RAJAN SINGH SIMAR
Fundus photographs are commonly used to describe and monitor disease activity in patients with choroiditis. MCI is fast replacing true colour imaging. However, the utility of MCI in detecting disease activity and complications in choroiditis compared to colour fundus photography (CFP) is not known
In a prospective study, patients with choroiditis underwent concurrent imaging on MCI and CFP to compare the two modalities against the gold standard of multimodal imaging. Images were analysed for several parameters by experts who were blinded to the diagnosis or clinical details. Sensitivity and specificity were calculated for each finding on CFP, MCI, infrared reflectance, green reflectance and blue reflectance images.

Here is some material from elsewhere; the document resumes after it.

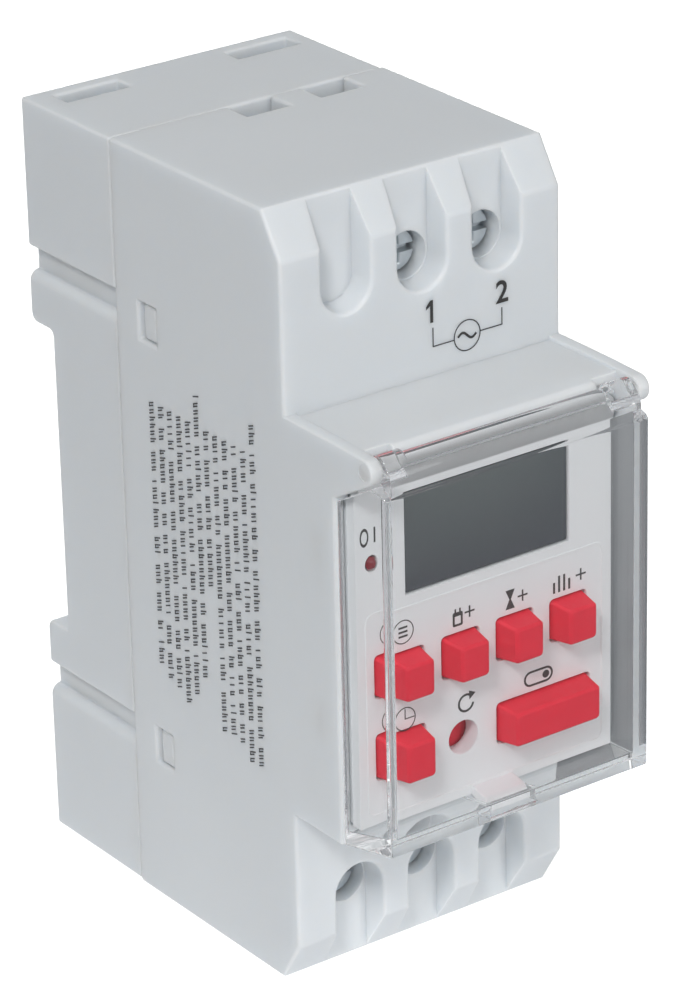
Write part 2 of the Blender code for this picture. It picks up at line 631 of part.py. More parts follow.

This study included 70 eyes of 41 patients with choroiditis in different stages of healing. CFP was found to be superior to MCI in the detection of Epiretinal membranes (Sensitivity of 100% CFP versus 20% on MCI); choroiditis(Sensitivity of 100% on CFP versus 91.4% on MCI); disease activity (Sensitivity of 100% on CFP in active and inactive choroiditis versus 55.31% on MCI in active choroiditis and 91.3% on MCI in inactive choroiditis); intraretinal fluid (Sensitivity of 25% CFP versus 5% on MCI); intraretinal haemorrhage (Sensitivity of 100% CFP versus 0% on MCI) subretinal fibrosis (Sensitivity of 100% CFP versus 68% on MCI) ; scarring and atrophy (Sensitivity of 96.8% CFP versus 84.1% on MCI) ; choroidal neovascularization (Sensitivity of 33% CFP versus 11% on MCI).
MCI was not able to detect disease activity in active choroiditis and is a poor tool as it may lead to misinterpretation at presentation and follow-up of disease and thus experts may be cautious in making their decision based on this imaging modality alone.